KUALA LUMPUR (March 16): Investors took out RM1.91 billion net of local equities last week from Bursa Malaysia, compared to an outflow of RM1.19 billion the prior week, according to MIDF Amanah Investment Bank Bhd Research.
In his weekly fund flow today, MIDF Research’s Adam M Rahim said nevertheless, in comparison to its other six Asian peers, Malaysia has the second least foreign net outflow on a year-to-date basis.
“Last week’s foreign net selling brings the year-to-date foreign net outflow from Malaysia to RM5.21 billion.
“The week started with Bursa seeing a RM459.9 million of foreign net selling on Monday.

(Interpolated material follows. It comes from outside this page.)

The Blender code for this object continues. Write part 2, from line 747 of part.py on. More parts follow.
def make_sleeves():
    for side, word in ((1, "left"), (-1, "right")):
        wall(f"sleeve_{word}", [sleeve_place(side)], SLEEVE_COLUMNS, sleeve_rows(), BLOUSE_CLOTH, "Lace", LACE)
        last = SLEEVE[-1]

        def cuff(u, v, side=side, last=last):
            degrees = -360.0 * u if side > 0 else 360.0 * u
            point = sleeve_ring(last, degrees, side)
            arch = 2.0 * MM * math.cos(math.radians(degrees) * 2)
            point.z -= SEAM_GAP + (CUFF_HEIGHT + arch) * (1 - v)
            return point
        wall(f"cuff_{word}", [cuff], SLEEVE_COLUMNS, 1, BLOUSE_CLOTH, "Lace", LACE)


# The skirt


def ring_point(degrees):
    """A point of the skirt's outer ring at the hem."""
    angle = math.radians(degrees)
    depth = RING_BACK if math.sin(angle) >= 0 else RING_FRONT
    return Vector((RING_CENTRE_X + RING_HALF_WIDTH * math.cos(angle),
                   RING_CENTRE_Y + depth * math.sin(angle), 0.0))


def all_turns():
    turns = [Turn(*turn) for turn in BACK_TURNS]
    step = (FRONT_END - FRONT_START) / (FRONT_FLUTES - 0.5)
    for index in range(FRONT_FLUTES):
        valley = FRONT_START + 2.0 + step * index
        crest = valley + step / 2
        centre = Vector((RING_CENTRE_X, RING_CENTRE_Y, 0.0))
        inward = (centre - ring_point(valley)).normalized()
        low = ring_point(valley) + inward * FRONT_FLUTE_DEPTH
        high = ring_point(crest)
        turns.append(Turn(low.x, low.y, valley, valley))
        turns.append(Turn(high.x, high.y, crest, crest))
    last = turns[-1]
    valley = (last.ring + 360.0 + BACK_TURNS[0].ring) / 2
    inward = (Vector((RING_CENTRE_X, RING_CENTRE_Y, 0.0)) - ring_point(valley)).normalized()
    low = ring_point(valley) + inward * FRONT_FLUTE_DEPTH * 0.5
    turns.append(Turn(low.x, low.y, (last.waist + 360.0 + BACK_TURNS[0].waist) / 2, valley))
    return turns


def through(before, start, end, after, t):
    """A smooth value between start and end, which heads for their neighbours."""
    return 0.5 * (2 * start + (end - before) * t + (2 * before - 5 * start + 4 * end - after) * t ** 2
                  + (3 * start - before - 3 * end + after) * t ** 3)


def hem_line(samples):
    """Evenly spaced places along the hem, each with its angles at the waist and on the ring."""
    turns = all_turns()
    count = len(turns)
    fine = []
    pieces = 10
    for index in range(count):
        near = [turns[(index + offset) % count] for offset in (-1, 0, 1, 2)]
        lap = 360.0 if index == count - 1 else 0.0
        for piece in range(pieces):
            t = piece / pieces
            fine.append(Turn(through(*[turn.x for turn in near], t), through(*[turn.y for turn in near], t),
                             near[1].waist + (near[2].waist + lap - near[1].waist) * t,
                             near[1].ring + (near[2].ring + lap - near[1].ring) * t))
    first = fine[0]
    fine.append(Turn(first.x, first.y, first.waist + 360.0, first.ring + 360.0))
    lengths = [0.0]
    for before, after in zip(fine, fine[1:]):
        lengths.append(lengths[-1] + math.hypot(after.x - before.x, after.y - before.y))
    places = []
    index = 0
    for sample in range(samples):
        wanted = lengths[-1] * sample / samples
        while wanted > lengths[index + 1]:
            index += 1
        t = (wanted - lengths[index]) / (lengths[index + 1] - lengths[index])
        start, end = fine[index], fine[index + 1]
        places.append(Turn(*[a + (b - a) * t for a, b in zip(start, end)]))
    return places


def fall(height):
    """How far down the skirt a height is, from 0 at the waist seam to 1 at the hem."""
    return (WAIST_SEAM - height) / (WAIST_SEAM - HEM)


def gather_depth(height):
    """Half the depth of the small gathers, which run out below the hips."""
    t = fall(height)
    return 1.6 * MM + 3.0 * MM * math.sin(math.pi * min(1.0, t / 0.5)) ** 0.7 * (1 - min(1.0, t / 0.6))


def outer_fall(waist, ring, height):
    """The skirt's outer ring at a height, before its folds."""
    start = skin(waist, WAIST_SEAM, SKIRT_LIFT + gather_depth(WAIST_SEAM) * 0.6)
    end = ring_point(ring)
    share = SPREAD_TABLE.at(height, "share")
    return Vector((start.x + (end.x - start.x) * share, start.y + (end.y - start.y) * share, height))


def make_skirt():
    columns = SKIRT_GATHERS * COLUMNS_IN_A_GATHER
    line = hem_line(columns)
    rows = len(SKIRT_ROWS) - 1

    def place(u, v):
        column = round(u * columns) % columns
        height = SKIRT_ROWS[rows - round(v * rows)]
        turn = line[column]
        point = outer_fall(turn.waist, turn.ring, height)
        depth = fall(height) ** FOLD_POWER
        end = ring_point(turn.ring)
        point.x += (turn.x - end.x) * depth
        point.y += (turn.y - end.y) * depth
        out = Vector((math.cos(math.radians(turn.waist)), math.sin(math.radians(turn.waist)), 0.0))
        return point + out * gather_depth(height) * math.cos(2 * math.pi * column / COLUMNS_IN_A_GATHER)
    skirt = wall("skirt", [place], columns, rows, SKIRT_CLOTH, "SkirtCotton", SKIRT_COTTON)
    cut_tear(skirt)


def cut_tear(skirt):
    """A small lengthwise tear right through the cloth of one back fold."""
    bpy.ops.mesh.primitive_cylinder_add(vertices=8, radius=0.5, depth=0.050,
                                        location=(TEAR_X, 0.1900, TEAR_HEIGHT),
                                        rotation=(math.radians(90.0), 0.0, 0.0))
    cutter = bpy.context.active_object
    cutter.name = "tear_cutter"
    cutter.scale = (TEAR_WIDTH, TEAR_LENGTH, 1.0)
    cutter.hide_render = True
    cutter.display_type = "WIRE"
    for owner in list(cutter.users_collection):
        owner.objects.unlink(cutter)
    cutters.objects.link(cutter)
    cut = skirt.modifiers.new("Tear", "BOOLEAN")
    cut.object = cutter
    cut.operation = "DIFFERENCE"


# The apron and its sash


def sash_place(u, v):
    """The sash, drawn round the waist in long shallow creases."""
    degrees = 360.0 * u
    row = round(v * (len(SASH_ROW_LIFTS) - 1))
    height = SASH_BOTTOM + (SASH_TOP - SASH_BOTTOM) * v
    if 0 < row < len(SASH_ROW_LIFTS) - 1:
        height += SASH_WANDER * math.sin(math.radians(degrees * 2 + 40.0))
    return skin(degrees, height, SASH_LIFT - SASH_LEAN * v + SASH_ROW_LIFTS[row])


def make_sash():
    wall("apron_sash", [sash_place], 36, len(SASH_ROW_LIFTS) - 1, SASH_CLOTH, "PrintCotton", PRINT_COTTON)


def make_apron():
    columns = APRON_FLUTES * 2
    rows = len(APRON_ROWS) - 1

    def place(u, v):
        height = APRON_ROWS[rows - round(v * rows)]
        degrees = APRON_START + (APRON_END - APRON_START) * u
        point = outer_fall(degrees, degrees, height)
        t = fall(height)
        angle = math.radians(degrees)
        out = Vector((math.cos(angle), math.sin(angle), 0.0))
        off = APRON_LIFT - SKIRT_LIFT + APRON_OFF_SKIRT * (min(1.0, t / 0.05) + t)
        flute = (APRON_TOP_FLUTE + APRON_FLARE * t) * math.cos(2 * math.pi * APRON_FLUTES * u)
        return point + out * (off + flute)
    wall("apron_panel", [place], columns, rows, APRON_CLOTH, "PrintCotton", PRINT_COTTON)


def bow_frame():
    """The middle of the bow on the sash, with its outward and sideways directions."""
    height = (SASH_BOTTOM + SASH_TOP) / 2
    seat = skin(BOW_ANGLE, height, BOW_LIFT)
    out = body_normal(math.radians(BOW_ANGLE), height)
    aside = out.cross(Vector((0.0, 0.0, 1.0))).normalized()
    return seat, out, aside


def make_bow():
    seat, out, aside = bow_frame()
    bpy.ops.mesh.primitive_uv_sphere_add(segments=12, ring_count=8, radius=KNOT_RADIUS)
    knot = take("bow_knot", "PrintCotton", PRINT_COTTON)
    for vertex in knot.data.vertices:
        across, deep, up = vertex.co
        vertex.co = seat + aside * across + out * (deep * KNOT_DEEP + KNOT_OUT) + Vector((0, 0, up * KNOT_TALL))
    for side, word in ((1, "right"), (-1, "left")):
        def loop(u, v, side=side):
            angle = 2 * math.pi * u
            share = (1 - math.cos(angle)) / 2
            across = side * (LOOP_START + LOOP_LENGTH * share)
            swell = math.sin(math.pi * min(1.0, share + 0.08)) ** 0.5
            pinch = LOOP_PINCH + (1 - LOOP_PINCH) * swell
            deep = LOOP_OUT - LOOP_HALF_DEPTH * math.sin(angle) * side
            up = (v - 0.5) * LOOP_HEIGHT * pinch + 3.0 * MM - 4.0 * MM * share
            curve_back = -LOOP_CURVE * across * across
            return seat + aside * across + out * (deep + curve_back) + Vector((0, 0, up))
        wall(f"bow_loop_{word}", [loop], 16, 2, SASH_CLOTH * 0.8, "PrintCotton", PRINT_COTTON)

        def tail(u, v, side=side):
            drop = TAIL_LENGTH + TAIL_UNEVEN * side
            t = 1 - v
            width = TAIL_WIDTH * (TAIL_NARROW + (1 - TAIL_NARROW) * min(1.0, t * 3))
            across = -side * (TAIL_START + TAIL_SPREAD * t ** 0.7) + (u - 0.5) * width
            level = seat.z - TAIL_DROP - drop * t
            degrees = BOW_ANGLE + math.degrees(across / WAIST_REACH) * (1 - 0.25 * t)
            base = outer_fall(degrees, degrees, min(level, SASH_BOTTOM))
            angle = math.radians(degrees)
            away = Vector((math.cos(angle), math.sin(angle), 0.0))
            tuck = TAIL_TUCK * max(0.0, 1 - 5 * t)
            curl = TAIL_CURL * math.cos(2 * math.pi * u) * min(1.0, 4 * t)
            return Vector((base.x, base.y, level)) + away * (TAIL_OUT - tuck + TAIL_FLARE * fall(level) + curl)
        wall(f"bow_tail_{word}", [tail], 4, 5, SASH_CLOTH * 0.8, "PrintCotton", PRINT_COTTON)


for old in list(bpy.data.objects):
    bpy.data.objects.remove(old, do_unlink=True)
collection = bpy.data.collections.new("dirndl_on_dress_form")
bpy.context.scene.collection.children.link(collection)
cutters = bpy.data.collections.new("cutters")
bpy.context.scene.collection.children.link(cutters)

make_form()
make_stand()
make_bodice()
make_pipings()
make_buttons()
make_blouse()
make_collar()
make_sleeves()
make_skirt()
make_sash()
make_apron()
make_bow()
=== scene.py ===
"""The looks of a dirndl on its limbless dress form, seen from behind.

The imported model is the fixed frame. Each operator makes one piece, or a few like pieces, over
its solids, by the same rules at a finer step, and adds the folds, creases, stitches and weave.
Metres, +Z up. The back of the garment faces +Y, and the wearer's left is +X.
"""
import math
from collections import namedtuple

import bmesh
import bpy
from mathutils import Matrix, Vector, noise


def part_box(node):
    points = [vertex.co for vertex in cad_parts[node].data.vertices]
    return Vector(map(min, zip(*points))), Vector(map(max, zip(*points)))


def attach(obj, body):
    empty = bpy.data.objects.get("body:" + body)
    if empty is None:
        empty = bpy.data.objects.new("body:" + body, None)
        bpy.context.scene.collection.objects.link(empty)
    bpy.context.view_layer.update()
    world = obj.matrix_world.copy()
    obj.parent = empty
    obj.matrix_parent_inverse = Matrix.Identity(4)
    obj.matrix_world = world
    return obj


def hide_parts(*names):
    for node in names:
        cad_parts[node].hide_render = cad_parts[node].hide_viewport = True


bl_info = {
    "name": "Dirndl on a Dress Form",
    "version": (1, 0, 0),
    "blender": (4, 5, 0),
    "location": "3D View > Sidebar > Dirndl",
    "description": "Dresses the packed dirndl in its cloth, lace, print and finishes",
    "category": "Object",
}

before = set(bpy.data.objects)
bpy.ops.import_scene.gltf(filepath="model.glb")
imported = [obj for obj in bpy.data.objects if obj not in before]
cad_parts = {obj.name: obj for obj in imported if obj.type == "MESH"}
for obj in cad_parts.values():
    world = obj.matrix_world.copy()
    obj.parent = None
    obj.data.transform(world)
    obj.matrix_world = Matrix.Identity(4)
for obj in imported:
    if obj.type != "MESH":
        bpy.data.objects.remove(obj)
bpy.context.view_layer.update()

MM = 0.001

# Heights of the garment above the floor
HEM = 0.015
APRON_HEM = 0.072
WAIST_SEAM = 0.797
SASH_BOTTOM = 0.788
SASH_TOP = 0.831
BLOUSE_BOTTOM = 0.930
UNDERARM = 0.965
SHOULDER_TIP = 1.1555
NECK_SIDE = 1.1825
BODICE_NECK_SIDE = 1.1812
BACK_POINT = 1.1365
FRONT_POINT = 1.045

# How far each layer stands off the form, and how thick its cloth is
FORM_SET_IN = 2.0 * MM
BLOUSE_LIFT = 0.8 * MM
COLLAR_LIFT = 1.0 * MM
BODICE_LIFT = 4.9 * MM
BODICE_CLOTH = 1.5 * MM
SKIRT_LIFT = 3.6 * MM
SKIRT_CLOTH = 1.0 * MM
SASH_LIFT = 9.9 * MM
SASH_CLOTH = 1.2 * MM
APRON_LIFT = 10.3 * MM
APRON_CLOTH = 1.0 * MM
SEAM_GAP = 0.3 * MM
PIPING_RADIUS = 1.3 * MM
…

Monday’s sell-off was triggered by the slump in oil price due to Saudi Arabia, Russia and other oil producers failing to agree on cutting output,” he said.
Adam said the pace at which foreign investors were selling local equities decelerated to RM257 million net on Tuesday.
“Bargain-hunting activity offered some relief to the local bourse which eked out a 0.4% gain on the same day but not enough to lift it beyond the 1,450 territory.
“Foreign net selling gained momentum on Wednesday to reach RM320.3 million despite gains on Wall Street on hopes that the Trump administration will act to cushion the economic pain of the virus outbreak,” he said.
He said the foreign net outflow continued to increase to RM375.4 million after the World Health Organization declared the coronavirus a “global pandemic” on Thursday.
“Friday the 13th brought wild swings for Bursa as the local stock barometer faced its worst day since 2008, declining by 5.3% to settle at 1,344.8 points.
“As such, international funds dumped equities listed on Bursa at a tune of RM482.7 million net,” he said.
He said in terms of participation, the average daily traded value (ADTV) of foreign investors recorded the smallest gain of 13.1% for the week and remained at a healthy level of RM1.72 billion.